Bekerjasama dengan PH SA Films yang merestorasi film “Tiga Dara”, sutradara Nia Di Nata kemudian memproduksi sebuah film baru yang terinspirasi karya Usmar Ismail. Sebelumnya di tahun 1980, sutradara Djun Saptohadi pernah melakukan sebuah interpretasi baru berjudul “Tiga Dara Mencari Cinta”, sedangkan Nia memutuskan meletakkan ketiga adik kakak itu pada setting masa kini di Maumere.
Seperti film asli, film Ini Kisah Tiga Dara juga akan menyorot hubungan sang nenek dengan ketiga cucunya dan kecemasannya akan jodoh.
Perbedaannya, menurut Nia, “ tiga kakak adik ini sangat passionate terhadap pekerjaan mereka.” Dalam menghadapi cinta, kakak beradik ini akan terlihat kemandiriannya.
Nia menyatakan bahwa perempuan usia 20-30-an di masa kini lebih tertarik memburu cita-cita mereka. “Konteks domestikasi sudah ditinggalkan,” kata Nia.

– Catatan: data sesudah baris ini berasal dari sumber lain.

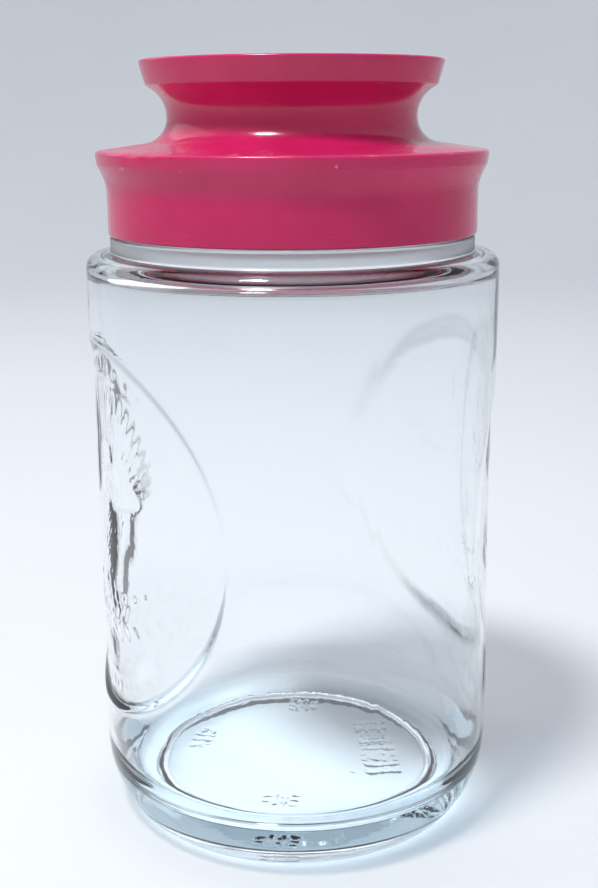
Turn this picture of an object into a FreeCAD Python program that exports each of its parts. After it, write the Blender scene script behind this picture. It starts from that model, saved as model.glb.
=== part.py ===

Karena itu, berbeda dengan cerita asli, Nia memberikan profesi pada tokoh-tokoh tiga dara versi baru: seorang chef, seorang PR hotel dan si bungsu yang ceria adalah masih mencari-cari apa yang disukainya.
Pilihan lokasi Maumere yang cantik dan penuh warna juga penting dalam plot, karena Nia memasukkan cita-cita ibu almarhum dari tiga dara itu, yaitu ingin membangun sebuah hotel kecil yang cantik (boutique hotel). “Yang pertama saya cari adalah pantai dan alam, karena yang sama dari ketiga adik kakak ini adalah kesukaannya pada pantai.”
Dengan pemain antara lain Titik Puspa, Shanty Paredes, Tara Basro, Tatyana Akman serta lagu yang diaransemen kembali, film ini akan menjadi salah satu tujuan utama bagi penonton Indonesia bulan depan.